高齢者を狙った特殊詐欺被害が後を絶たない中、道内で自宅を訪れて預金通帳やキャッシュカードをだまし取る訪問型とされる手口が増えている。最近では新型コロナウイルスに係る外出自粛で「巣ごもり」の家を狙ったり、国の給付金をかたったりする新たな手法も確認された。苫小牧署管内では被害が出ていないものの「少しでも怪しいと感じたらすぐに連絡を」と呼び掛けている。
道警本部によると、今年1~3月末に道内で発生した特殊詐欺件数は昨年同期比13件増の39件で、被害額は3970万円増の9831万円。このうちキャッシュカード詐欺は17件、預貯金詐欺も13件。被害者は8割が65歳以上の高齢者で、家族との同居割合は半数にとどまる。
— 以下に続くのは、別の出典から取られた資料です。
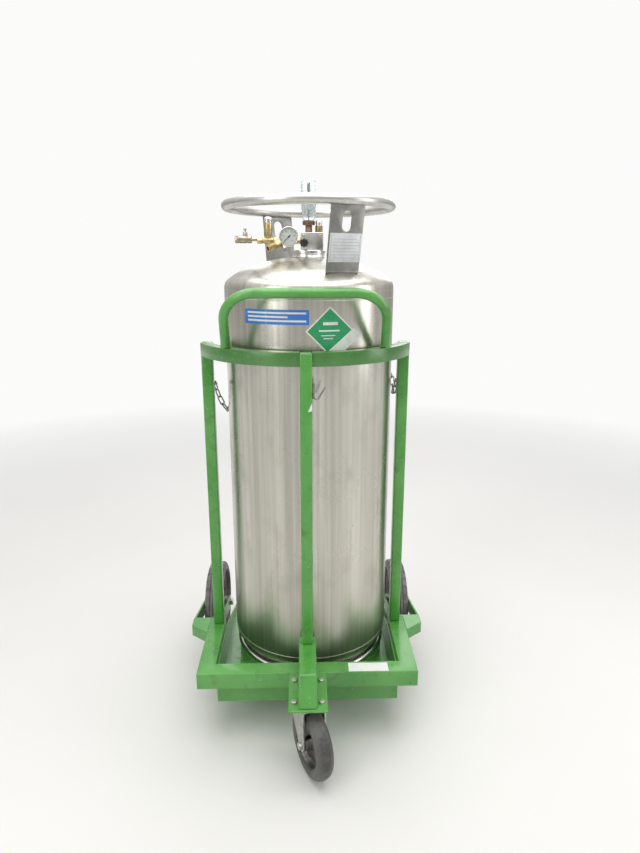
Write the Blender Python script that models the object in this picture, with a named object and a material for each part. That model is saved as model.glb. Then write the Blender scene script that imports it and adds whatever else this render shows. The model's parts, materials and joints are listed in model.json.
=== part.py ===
"""A liquid nitrogen dewar standing in its wheeled steel cart.

Metres, +Z up, floor at z = 0. The pieces are placed from the dewar's axis (y = 0) and the
cart's centre plane (x = 0), with -Y towards the caster and the push handle. At the end the
whole cart is centred front to back, so that the origin is under the middle of its box.
Left and right are as seen from the handle end, looking along +Y.
"""

from math import acos, asin, cos, hypot, pi, radians, sin, tan

import bmesh
import bpy
from mathutils import Vector

# ---- fits and smoothness ----
GAP = 0.0003                # clearance between pieces that touch
RUNNING_GAP = 0.0006        # clearance round a turning shaft
VESSEL_STEPS = 32           # facets round the shell, foot ring and handling ring
INNER_STEPS = 20            # facets round the inner vessel
WHEEL_STEPS = 24            # facets round the wheels
ROUND_STEPS = 20            # facets round flanges and the dial gauge
SMALL_STEPS = 12            # facets round fittings
BOLT_STEPS = 10             # facets round bolts and rods

# ---- dewar shell and the cart's width round it ----
DEWAR_X = 0.012
SHELL_RADIUS = 0.254
SHELL_SIDE_CLEARANCE = 0.0112

# ---- cart base frame ----
RAIL_SIZE = 0.0508
FRAME_HALF_WIDTH = DEWAR_X + SHELL_RADIUS + SHELL_SIDE_CLEARANCE + RAIL_SIZE
FRONT_RAIL_CLEARANCE = 0.0322
FRAME_FRONT_Y = -(SHELL_RADIUS + FRONT_RAIL_CLEARANCE + RAIL_SIZE)
RAIL_WALL = 0.0032
RAIL_TOP = 0.240
RAIL_BOTTOM = RAIL_TOP - RAIL_SIZE
RAIL_END_Y = -0.040

# ---- tray ----
TRAY_BOTTOM = 0.106
TRAY_FLOOR = 0.006
TRAY_WALL = 0.004
TRAY_WALL_TOP = 0.214
TRAY_REAR_CLEARANCE = 0.008
TRAY_REAR_Y = SHELL_RADIUS + TRAY_REAR_CLEARANCE
TRAY_TOP = TRAY_BOTTOM + TRAY_FLOOR

# ---- posts, band and push handle ----
POST_SIZE = 0.033
POST_WALL = 0.0028
POST_INSET = 0.016
POST_OUTER_X = FRAME_HALF_WIDTH - POST_INSET
POST_FRONT_Y = -0.073
CAGE_TOP = 1.182
BAND_HEIGHT = 0.038
BAND_DEPTH = 0.034
BAND_WALL = 0.0028
BAND_CLEARANCE = 0.012
BAND_FRONT_Y = -(SHELL_RADIUS + BAND_CLEARANCE + BAND_DEPTH)
BAND_STEPS = 12
CENTRE_POST_CLEARANCE = 0.024
CENTRE_POST_FRONT_Y = -(SHELL_RADIUS + CENTRE_POST_CLEARANCE + POST_SIZE)
HANDLE_TUBE = 0.0267
HANDLE_HALF_WIDTH = 0.222
HANDLE_BAR_HALF_WIDTH = 0.216
HANDLE_TOP = 1.334
HANDLE_TOP_Y = -0.285
HANDLE_BEND = 0.088

# ---- tongue and caster mount ----
TONGUE_WIDTH = 0.0508
TONGUE_HEIGHT = 0.0762
TONGUE_WALL = 0.0032
TONGUE_REAR_Y = -0.266
TONGUE_TIP_Y = -0.494
TONGUE_SLOPE_LENGTH = 0.046
MOUNT_PLATE_WIDTH = 0.108
MOUNT_PLATE_FRONT_Y = -0.4995
MOUNT_PLATE = 0.00635
BOLT_SPACING_X = 0.0766
BOLT_SPACING_Y = 0.092
BOLT_DIAMETER = 0.010
BOLT_HEAD_ACROSS = 0.016
BOLT_HEAD = 0.0064

# ---- caster ----
SWIVEL_Y = -0.426
CASTER_YAW = radians(24.0)
CASTER_RADIUS = 0.1016
CASTER_WIDTH = 0.050
CASTER_TRAIL = 0.030
CASTER_TOP_PLATE = 0.0055
CASTER_TOP_LENGTH = 0.1143
CASTER_TOP_WIDTH = 0.1016
RACE_RADIUS = 0.040
RACE_HEIGHT = 0.0100
FORK_PLATE = 0.0055
FORK_CLEARANCE = 0.0055
FORK_TOP_HALF_LENGTH = 0.044
FORK_END_RADIUS = 0.017
KINGPIN_RADIUS = 0.0095
CASTER_AXLE_RADIUS = 0.006
CASTER_RIM_RADIUS = 0.070
CASTER_HUB_RADIUS = 0.022

# ---- rear wheels and their brackets ----
WHEEL_RADIUS = 0.1524
WHEEL_WIDTH = 0.0635
WHEEL_OFFSET = 0.011
WHEEL_X = FRAME_HALF_WIDTH + WHEEL_OFFSET
WHEEL_Y = 0.2175
WHEEL_RIM_RADIUS = 0.100
WHEEL_HUB_RADIUS = 0.026
WHEEL_SIDE_CLEARANCE = 0.007
ARM_PLATE = 0.007
ARM_END_RADIUS = 0.024
ARM_ROOT_DEPTH = 0.042
BRACKET_PLATE = 0.006
BAY_HEIGHT = 0.038
BAY_FRONT_Y = -0.123
BAY_CORNER_Y = -0.080
AXLE_RADIUS = 0.008
AXLE_HEAD_ACROSS = 0.024
AXLE_HEAD = 0.009

# ---- chain and hook ----
CHAIN_WIRE = 0.0044
CHAIN_WIDTH = 0.0170
CHAIN_PITCH = 0.0275
CHAIN_BITE = 0.0009
CHAIN_SHELL_GAP = 0.0022
CHAIN_SIDES = 4
CHAIN_TWIST = radians(17.0)
CHAIN_BACK_POINTS = 14
EYE_RADIUS = 0.0100
EYE_WIRE = 0.0056
CHAIN_LEFT_Z = 1.050
CHAIN_LEFT_SHELL_Z = 0.956
CHAIN_RIGHT_SHELL_Z = 1.066
CHAIN_RIGHT_Z = 1.056
CHAIN_DIP_Z = 1.034
HOOK_WIRE = 0.0050
HOOK_Z = 1.057
HOOK_DROP = 0.033
HOOK_REACH = 0.031
HOOK_TAB = (0.007, 0.005, 0.042)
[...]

犯行手口の多くは、金融機関の口座やキャッシュカードが「不正利用されている」とかたるもので、複数の人間が家族などを装って電話と自宅訪問で通帳やカードをだまし取り、暗証番号も言葉巧みに聞き出すという。
苫小牧署管内の特殊詐欺被害は今年1~4月末に3件発生。いずれも訪問型で被害額は805万円に上る。3月には保険金の返金を装って金融機関のカード4枚をだまし取られ、約400万円が盗まれる被害も起きた。
同署は3月から「キャッシュカードを渡さない、暗証番号や口座番号を教えない」キャンペーンを展開中だが、生活安全課の菊地淳一係長は「新型コロナに係る政府の経済対策が続々と打ち出される中、道内では(1人10万円が一律支給される)特別定額給付金を狙った新たな詐欺未遂も起きている」と指摘する。これらの手口では市町村や省庁など行政機関を名乗り、ATM(自動現金預払機)の操作や手数料振り込みを求めることが多いといい「怪しい電話がかかってきたり、郵便物が届いたりしたら迷わず警察に連絡してほしい」と話している。苫小牧警察署 電話0144(35)0110.